• WHAT IS REQUIRED: Locate the line that contains "What three.js and" in the entries below, then repeat it and every following line through the line that contains "import Module from 'manifold-3d';", exactly, and no others.

• SUPPLIED ENTRIES:

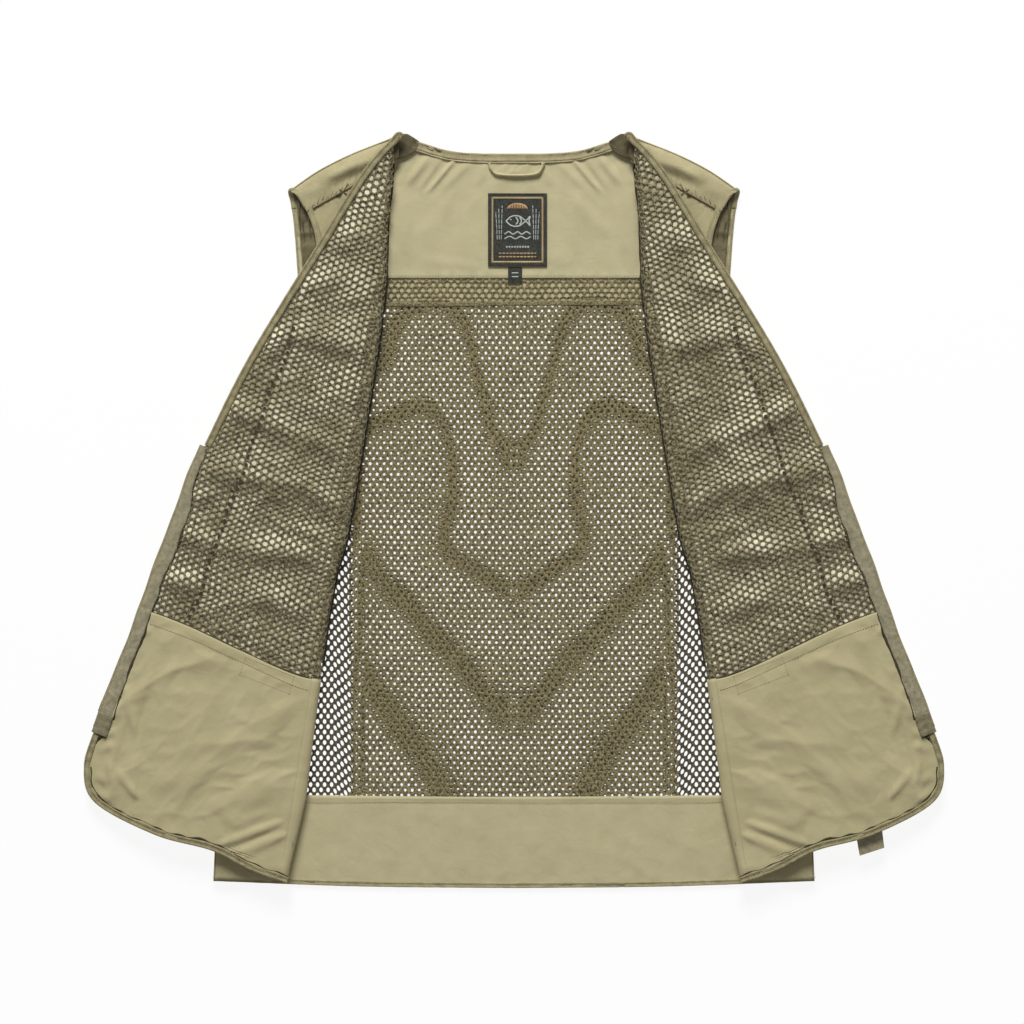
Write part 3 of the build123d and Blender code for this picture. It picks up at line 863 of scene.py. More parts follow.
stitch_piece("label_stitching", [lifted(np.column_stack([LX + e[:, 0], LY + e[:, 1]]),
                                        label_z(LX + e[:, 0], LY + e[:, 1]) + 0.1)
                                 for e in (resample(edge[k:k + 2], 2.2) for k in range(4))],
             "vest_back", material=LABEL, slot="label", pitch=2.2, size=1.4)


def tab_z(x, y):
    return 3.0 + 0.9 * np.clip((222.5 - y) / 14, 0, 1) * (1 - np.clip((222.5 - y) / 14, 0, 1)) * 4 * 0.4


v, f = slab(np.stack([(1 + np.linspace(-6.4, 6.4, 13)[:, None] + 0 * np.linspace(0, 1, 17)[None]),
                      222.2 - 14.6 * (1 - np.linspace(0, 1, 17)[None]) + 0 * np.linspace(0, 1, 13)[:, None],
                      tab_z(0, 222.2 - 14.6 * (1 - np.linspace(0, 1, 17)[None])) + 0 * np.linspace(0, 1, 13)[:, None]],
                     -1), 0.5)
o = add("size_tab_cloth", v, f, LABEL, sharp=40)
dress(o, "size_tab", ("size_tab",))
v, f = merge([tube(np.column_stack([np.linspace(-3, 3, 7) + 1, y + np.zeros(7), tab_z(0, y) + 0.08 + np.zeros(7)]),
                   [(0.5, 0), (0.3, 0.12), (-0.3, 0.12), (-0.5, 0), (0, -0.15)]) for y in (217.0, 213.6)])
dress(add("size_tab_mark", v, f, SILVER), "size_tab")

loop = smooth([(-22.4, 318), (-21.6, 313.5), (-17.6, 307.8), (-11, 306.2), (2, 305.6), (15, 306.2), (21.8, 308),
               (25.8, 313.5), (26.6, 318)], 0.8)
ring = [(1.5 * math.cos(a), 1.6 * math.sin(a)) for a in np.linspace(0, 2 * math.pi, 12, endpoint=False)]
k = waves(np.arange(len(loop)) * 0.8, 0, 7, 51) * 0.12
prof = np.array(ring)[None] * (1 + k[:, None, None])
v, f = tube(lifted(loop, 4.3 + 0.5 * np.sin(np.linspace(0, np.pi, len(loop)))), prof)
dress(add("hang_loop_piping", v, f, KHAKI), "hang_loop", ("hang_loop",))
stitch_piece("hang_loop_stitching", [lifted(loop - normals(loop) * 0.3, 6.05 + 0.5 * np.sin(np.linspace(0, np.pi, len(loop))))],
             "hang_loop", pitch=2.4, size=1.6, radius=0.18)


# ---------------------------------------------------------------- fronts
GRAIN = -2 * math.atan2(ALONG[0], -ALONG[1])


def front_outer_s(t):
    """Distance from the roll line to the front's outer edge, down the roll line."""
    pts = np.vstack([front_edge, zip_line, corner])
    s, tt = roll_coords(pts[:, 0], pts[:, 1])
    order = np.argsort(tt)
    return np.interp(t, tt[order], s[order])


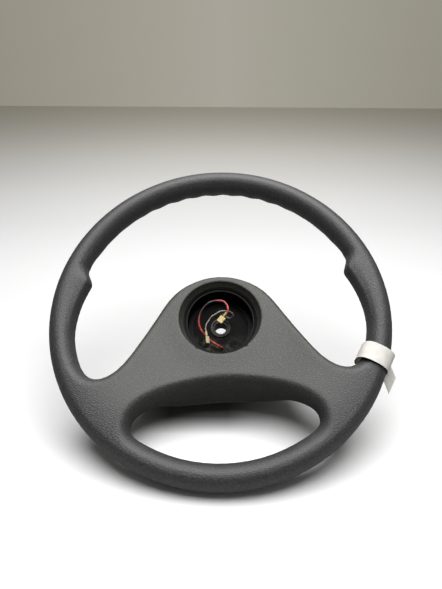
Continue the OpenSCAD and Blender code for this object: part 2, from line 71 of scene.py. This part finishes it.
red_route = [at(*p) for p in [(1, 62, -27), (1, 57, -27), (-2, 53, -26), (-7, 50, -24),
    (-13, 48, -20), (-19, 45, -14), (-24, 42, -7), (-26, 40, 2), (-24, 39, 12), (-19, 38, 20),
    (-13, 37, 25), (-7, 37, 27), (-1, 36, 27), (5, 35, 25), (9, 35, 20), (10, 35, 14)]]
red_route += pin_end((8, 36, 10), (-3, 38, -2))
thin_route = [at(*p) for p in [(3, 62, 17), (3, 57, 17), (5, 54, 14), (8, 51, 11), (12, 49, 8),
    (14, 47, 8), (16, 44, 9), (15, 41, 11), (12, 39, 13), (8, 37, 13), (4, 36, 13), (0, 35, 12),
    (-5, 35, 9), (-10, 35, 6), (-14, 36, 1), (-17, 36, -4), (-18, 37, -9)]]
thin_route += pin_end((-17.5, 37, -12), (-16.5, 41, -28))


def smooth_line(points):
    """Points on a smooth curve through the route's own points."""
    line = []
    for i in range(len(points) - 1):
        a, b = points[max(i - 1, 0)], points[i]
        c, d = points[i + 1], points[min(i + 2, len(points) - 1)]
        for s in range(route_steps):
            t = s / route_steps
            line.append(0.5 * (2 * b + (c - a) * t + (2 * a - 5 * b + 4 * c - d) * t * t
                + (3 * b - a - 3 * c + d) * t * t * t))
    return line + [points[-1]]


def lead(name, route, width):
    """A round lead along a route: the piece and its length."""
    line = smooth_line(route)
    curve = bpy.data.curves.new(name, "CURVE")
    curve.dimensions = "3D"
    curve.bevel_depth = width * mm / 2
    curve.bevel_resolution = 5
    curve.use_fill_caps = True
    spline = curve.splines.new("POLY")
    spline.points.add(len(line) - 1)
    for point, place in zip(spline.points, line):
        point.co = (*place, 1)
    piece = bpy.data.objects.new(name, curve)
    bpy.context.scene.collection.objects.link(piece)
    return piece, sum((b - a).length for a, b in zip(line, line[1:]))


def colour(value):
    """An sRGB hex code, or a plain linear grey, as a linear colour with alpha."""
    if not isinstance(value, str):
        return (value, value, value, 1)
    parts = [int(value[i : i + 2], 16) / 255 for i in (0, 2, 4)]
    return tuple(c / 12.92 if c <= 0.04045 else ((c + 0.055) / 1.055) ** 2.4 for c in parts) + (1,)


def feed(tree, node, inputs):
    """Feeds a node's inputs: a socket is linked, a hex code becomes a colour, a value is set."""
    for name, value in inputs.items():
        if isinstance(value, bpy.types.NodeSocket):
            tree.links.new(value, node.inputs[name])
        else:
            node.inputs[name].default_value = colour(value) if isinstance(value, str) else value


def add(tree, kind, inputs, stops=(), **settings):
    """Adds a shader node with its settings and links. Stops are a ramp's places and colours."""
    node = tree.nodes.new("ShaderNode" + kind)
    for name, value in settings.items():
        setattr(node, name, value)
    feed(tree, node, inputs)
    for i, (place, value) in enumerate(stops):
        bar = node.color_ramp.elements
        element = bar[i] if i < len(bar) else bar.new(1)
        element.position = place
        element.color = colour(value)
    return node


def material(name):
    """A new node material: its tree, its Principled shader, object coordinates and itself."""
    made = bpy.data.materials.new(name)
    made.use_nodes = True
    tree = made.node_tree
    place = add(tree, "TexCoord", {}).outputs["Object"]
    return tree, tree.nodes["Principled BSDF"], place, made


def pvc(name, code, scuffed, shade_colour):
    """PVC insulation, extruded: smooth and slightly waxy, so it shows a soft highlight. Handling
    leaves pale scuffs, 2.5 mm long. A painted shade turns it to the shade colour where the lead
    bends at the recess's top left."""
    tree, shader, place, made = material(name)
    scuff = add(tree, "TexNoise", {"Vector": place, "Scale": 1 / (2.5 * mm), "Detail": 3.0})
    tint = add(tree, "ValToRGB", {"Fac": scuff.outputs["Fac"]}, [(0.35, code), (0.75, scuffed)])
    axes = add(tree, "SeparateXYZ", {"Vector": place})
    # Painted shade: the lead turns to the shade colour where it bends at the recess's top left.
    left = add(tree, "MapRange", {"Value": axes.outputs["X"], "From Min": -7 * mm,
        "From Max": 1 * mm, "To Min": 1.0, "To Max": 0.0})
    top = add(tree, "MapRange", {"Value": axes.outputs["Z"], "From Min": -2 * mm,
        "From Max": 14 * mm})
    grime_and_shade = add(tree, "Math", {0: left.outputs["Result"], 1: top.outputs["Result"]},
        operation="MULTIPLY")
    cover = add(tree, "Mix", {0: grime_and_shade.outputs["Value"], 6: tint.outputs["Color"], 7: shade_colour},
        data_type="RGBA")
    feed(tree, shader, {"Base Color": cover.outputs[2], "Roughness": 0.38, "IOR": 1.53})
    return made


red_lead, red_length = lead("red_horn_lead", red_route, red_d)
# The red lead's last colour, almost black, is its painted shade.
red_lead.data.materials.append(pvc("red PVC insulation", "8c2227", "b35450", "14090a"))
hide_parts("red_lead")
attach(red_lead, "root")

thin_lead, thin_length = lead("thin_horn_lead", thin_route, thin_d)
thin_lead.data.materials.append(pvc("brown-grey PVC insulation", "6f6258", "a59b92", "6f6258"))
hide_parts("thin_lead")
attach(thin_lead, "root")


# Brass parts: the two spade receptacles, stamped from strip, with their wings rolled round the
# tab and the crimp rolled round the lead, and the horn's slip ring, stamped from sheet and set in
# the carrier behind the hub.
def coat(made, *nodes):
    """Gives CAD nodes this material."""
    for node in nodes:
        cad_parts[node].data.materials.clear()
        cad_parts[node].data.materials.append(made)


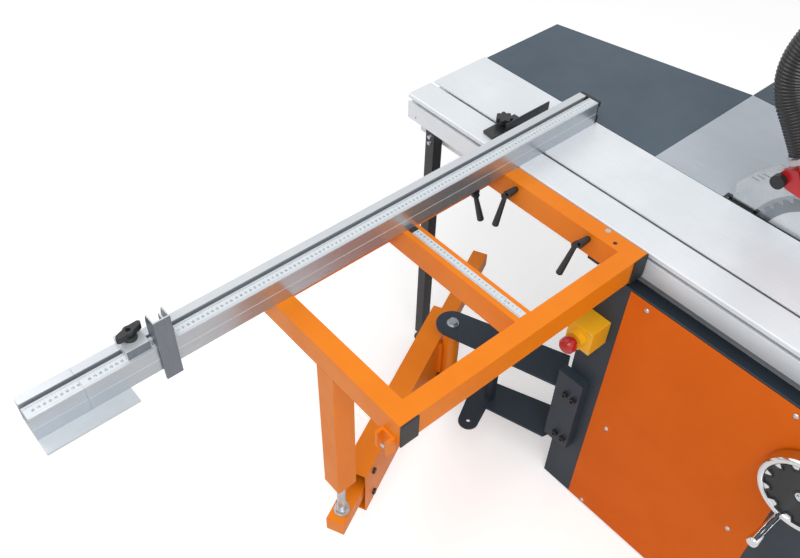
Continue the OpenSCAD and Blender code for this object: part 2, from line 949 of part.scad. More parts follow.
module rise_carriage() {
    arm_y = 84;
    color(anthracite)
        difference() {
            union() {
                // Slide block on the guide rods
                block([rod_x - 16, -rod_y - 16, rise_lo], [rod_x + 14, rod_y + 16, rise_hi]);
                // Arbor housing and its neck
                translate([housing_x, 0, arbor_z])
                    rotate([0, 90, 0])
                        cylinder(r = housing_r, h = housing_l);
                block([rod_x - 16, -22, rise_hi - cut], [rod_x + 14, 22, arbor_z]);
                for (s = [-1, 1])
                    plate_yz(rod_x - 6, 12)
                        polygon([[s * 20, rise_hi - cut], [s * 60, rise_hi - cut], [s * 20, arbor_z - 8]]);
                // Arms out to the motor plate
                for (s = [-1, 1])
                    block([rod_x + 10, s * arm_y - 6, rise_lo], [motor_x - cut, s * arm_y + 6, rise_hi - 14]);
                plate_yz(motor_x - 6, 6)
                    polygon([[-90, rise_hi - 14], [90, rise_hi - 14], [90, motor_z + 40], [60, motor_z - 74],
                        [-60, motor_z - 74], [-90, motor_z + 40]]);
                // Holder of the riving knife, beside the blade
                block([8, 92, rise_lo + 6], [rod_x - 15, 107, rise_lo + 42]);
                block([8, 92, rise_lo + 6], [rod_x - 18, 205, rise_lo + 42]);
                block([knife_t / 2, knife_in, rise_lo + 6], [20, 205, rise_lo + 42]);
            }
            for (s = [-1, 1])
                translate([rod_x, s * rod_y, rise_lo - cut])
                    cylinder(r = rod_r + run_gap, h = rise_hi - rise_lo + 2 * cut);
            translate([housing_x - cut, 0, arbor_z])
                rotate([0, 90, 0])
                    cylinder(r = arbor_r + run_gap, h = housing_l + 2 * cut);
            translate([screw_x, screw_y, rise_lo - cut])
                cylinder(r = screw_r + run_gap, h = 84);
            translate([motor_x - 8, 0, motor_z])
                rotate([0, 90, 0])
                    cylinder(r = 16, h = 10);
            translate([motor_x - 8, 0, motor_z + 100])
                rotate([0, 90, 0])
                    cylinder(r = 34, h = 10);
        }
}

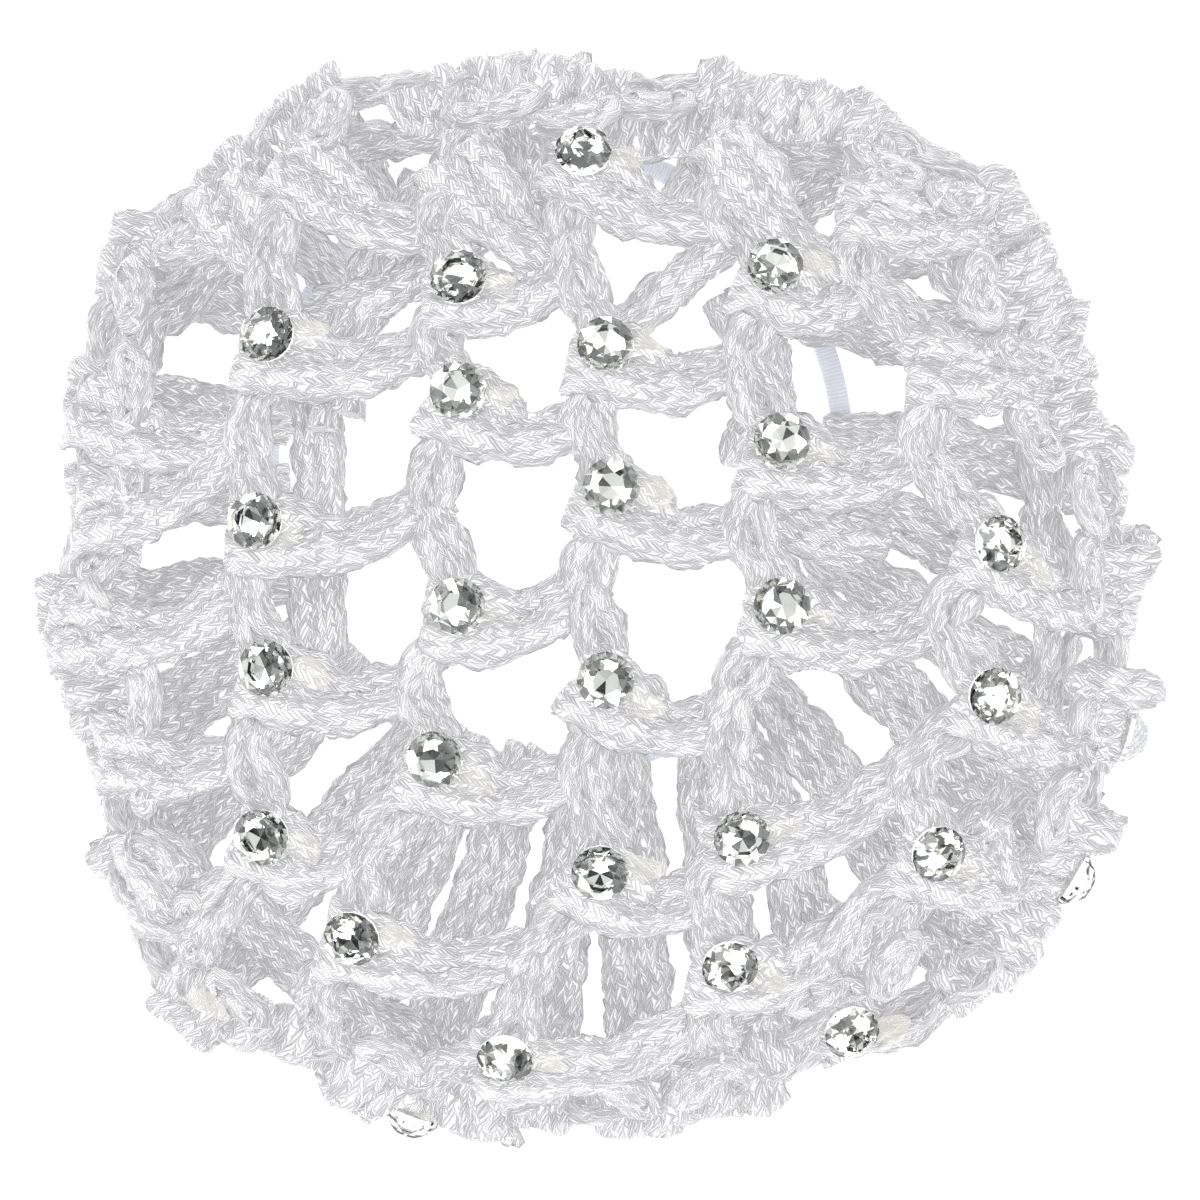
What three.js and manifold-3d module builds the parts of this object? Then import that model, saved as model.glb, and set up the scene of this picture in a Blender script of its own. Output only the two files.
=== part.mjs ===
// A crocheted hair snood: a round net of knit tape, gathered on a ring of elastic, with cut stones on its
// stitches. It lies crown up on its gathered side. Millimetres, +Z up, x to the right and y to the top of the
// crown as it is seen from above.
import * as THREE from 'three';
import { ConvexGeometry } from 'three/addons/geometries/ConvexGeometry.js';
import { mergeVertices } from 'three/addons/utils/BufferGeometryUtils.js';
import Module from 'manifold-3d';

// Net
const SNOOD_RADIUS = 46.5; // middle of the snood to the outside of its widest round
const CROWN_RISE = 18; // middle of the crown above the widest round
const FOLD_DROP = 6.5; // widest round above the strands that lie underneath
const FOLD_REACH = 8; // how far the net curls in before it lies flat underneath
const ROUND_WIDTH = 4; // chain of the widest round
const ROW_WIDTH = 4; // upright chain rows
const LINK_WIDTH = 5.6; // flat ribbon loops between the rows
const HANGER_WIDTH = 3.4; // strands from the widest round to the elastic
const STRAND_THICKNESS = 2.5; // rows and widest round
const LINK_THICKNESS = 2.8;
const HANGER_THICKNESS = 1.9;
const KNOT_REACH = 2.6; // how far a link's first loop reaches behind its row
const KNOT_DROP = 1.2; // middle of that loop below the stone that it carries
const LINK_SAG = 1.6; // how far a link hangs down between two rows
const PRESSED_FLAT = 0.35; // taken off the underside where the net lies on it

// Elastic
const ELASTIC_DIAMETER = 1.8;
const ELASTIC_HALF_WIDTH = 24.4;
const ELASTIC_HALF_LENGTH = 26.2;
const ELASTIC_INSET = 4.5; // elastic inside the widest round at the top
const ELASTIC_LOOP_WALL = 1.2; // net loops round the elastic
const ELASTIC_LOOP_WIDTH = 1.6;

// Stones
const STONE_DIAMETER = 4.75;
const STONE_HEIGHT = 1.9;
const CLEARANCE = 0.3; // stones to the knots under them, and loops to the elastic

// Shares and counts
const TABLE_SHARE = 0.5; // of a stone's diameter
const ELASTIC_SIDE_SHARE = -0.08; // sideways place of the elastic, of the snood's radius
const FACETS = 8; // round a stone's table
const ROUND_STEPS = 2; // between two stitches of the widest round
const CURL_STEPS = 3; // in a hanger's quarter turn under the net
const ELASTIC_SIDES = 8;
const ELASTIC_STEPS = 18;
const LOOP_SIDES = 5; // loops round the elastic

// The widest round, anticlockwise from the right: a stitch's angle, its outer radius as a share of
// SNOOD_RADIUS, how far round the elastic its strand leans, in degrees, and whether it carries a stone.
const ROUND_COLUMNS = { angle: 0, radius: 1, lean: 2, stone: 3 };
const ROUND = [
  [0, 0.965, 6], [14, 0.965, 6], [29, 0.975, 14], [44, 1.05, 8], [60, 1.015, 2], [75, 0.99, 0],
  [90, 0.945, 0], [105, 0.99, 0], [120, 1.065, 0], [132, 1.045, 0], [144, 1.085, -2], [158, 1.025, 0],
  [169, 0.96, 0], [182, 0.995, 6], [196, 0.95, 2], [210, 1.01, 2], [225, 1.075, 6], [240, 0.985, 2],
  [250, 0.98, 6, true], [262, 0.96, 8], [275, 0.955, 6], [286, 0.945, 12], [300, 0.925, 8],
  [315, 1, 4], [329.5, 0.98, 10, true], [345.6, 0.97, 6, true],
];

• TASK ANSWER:
What three.js and manifold-3d module builds the parts of this object? Then import that model, saved as model.glb, and set up the scene of this picture in a Blender script of its own. Output only the two files.
=== part.mjs ===
// A crocheted hair snood: a round net of knit tape, gathered on a ring of elastic, with cut stones on its
// stitches. It lies crown up on its gathered side. Millimetres, +Z up, x to the right and y to the top of the
// crown as it is seen from above.
import * as THREE from 'three';
import { ConvexGeometry } from 'three/addons/geometries/ConvexGeometry.js';
import { mergeVertices } from 'three/addons/utils/BufferGeometryUtils.js';
import Module from 'manifold-3d';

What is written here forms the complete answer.